Prices as at June 22, 2018 (Jun 15, 2018)

  • The price of oil gained ground during the week as OPEC uncertainty was resolved
    • Storage posted an decrease
    • Production was flat
    • The rig count in the US was mixed
  • After a larger than expected injection, natural gas gave up some ground then rallied thru the end of the week…

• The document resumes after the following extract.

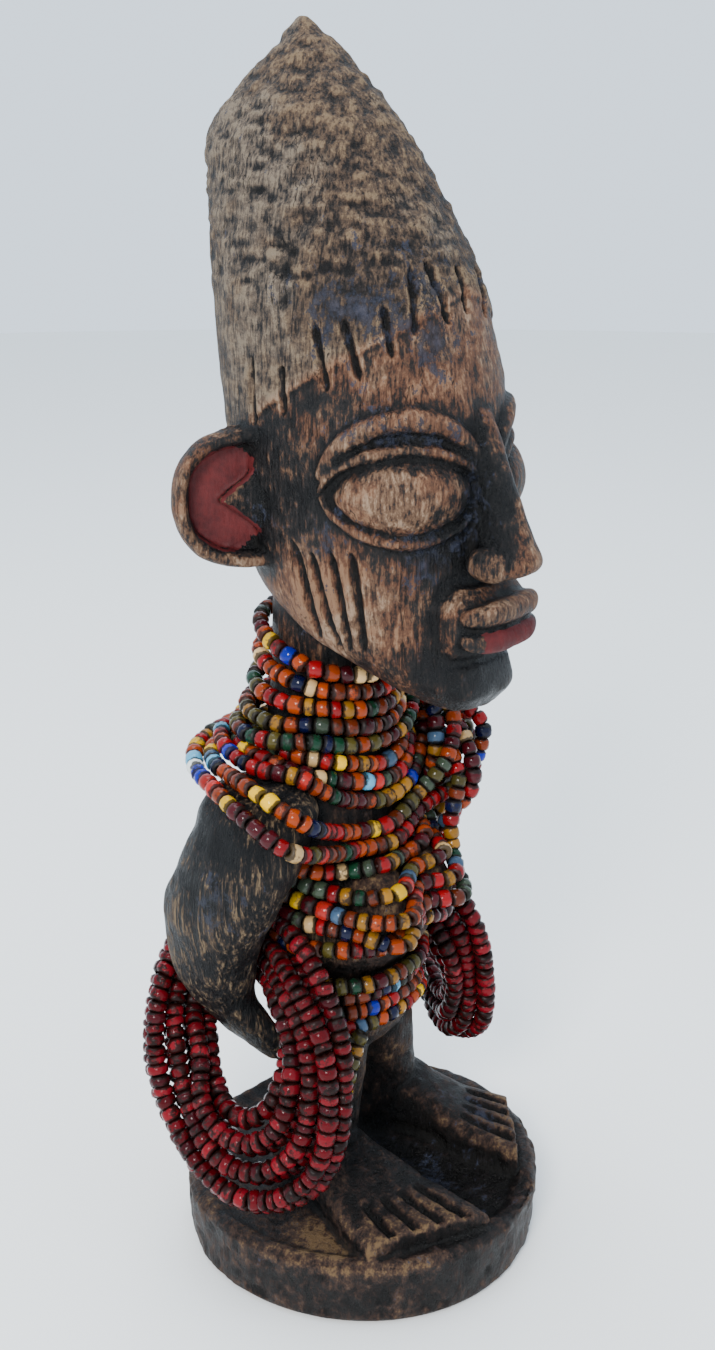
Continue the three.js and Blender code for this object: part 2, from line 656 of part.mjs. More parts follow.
// Waist strands lie level between the belly and the hands.
const WAIST_FOOT = 43.5;
const WAIST_STRANDS = 4;
count(WAIST_STRANDS).forEach((i) => {
  const lift = BEAD_DIAMETER / 2 + STRAND_GAP * 2;
  const points = ring(12, (angle) => body.point(angle, WAIST_FOOT + i * PITCH / SQUARE, lift));
  strand(`waist_strand_${i + 1}`, points, BEAD_DIAMETER, BEAD_COLOR, 4);
});

// Loops of red beads hang from the wrists in two layers. Each is given by nine places, from between the arm
// and the body to the front, down, outward, up behind the arm and back.
function wristLoops(side, number, knotsAt) {
  const name = side < 0 ? 'right_wrist_strand' : 'left_wrist_strand';
  count(number).forEach((i) => {
    const knots = knotsAt(i / (number - 1), i % 2)
      .map(([x, y, z]) => vector(x * side * SQUARE, y * SQUARE, z * SQUARE));
    strand(`${name}_${i + 1}`, loop(knots, 12), WRIST_BEAD_DIAMETER, WRIST_COLOR, 4);
  });
}
const HANG = radians(38); // turn of the right wrist's loops, outward from the figure's front
const spread = (along, out, z) => [
  Math.sin(HANG) * along + Math.cos(HANG) * out,
  Math.cos(HANG) * along - Math.sin(HANG) * out,
  z,
];
wristLoops(-1, 7, (s, layer) => [
  [17 + 4.2 * layer, 13, 70 + 18 * s],
  spread(16 - 8 * s, 18 + 6 * s + 3.8 * layer, 68 + 14 * s),
  spread(17 - 14 * s, 26 + 8 * s + 3.8 * layer, 56 - 2 * s),
  spread(20 - 13 * s, 30 + 6 * s + 3.8 * layer, 49 - 16 * s),
  spread(27 - 6 * s, 29 + 5 * s + 3.8 * layer, 44 - 20 * s),
  spread(34 + 3 * s, 24 + 2 * s + 3.8 * layer, 46 - 21 * s),
  spread(38 + 9 * s, 14 - 2 * s + 3.8 * layer, 56 - 6 * s),
  spread(38 + 3 * s, 4 + 3.8 * layer, 67 + 7 * s),
  spread(33 + 5 * s, -3 + 3.8 * layer, 72 + 15 * s),
]);
wristLoops(1, 6, (s, layer) => [
  [17 + 4.2 * layer, 13, 70 + 15 * s],
  [21 + 3.8 * layer, -8 - 3 * s, 72 + 12 * s],
  [24 + 3.8 * layer, -12 - 2 * s, 62 + 4 * s],
  [29 + 3.8 * layer, -8 - 4 * s, 50 - 9 * s],
  [34 + 3.8 * layer, -1, 46 - 14 * s],
  [39 + 3 * s + 3.8 * layer, 10 + 2 * s, 50 - 8 * s],
  [41 + 3 * s + 3.8 * layer, 22 + 3 * s, 64],
  [31 + 3 * layer, 31 + 3 * s, 74 + 8 * s],
  [20 + 3 * layer, 24 + 3 * s, 74 + 14 * s],
]);

settle(outsideOf(join([trunk, ...arms, ...SIDES.map((side) => leg(side).solid(10, 1))])));
strings.forEach((string) => addPiece(string.name, tubeOf(string), string.color, 0.35));

export default object;
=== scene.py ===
import math

import bmesh
import bpy
import numpy as np
from mathutils import Matrix, Vector


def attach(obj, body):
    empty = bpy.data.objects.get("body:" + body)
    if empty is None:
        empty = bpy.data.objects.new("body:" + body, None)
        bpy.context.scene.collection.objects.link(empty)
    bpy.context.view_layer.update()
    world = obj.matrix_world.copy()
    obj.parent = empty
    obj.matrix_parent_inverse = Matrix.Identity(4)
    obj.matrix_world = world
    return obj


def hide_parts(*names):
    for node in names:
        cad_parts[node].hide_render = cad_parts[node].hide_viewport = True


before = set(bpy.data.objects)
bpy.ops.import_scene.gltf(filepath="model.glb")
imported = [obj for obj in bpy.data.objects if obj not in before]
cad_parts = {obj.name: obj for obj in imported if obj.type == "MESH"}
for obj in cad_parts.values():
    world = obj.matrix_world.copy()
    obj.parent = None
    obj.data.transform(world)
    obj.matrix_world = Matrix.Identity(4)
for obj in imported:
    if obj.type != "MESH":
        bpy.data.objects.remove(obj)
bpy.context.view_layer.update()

# Camera
# It stands off the figure's right shoulder, level with the tall hair, and looks down 18 degrees. The picture
# is 715 by 1350. Sizes are metres.
CAMERA_PLACE = (-0.2535, -0.1981, 0.247)
LOOK_DOWN = math.radians(18)
HEADING = math.radians(51.83)
camera = bpy.data.objects.new("camera", bpy.data.cameras.new("camera"))
camera.data.lens = 40
camera.data.sensor_width = 36
camera.location = CAMERA_PLACE
camera.rotation_euler = (math.pi / 2 - LOOK_DOWN, 0, -HEADING)
bpy.context.scene.collection.objects.link(camera)
bpy.context.scene.camera = camera

# Carved figure
# One block of hard wood, cut with adze and knife: hair, head, body, limbs and the round base are one piece.
# Sizes are millimetres, and heights count from the top of the base, where the feet stand.
BASE_THICKNESS = 17.0
MILLIMETRES = 1000  # in a metre
SIDES = (-1, 1)  # the figure's right and left
UPWARD = np.array([0, 0, 1.0])


def unit(vectors):
    """Vectors brought to a length of 1."""
    return vectors / np.maximum(np.linalg.norm(vectors, axis=-1, keepdims=True), 1e-9)


def power(value, exponent):
    """A power that keeps the sign."""
    return np.sign(value) * np.abs(value) ** exponent


def arch(share):
    """The height of a half circle over a share from -1 to 1."""
    return np.sqrt(np.maximum(1 - np.square(share), 0))


def between(start, end, share):
    return start + (end - start) * share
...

  • WTI Crude: $65.58 ($65.06)
  • Nymex Gas: $2.954 ($3.022)
  • US/Canadian Dollar: $0.7542 ($ 0.75870



  • As at June 15, 2018, US crude oil supplies were at 426.5 million barrels, a decrease of 5.9 million barrels from the previous week and 82.6 million barrels below last year.
    • The number of days oil supply in storage was 24.5 behind last year’s 29.5.
    • Production stayed the same for the week at 10.900 million barrels per day. Production last year at the same time was 9.350 million barrels per day. The constant production this week came from constant production in Alaska and Lower 48.
    • Imports rose from 8.1 million barrels a day to 8.242 compared to 7.876 million barrels per day last year.
    • Exports from the US rose to 2.374 million barrels a day from 2.030 last week and 0.517 a year ago
    • Canadian exports to the US were 3.571 million barrels a day, up from 3.711
    • Refinery inputs were up during the week at 17.701 million barrels a day
  • As at June 15, 2018, US natural gas in storage was 2.004 billion cubic feet (Bcf), which is 20% lower than the 5-year average and about 27% less than last year’s level, following an implied net injection of 91 Bcf during the report week
    • Overall U.S. natural gas consumption was up 4% during the report week
    • Production for the week was up 0.4%. Imports from Canada were up 6% compared to the week before. Exports to Mexico were down 2% compared to the week before.
    • LNG exports totalled 21.8 Bcf.
  • Slowly but surely… As of June 22 the Canadian rig count was 160 . Rig count for the same period last year was actually higher.
  • US Onshore Oil rig count at June 22, 2018 was at 862, down 1 from the week prior.
    • Peak rig count was October 10, 2014 at 1,609
  • Natural gas rigs drilling in the United States was down 6 at 188.
    • Peak rig count before the downturn was November 11, 2014 at 356 (note the actual peak gas rig count was 1,606 on August 29, 2008)
  • Offshore rig count was down 2 at 18
    • Offshore rig count at January 1, 2015 was 55
  • US split of Oil vs Gas rigs is 80%/20%, in Canada the split is 62%/38%



  • Tariffs – still
  • Baytex Energy Corp. and Raging River Exploration Inc. announced that they have agreed to a strategic combination of the two companies
  • Nexen Energy announced it will spend about $400 million to build a 26,000-barrel-per-day expansion of its Long Lake oilsands project in northern Alberta.
  • Trump Watch: Tariffs. Children in cages.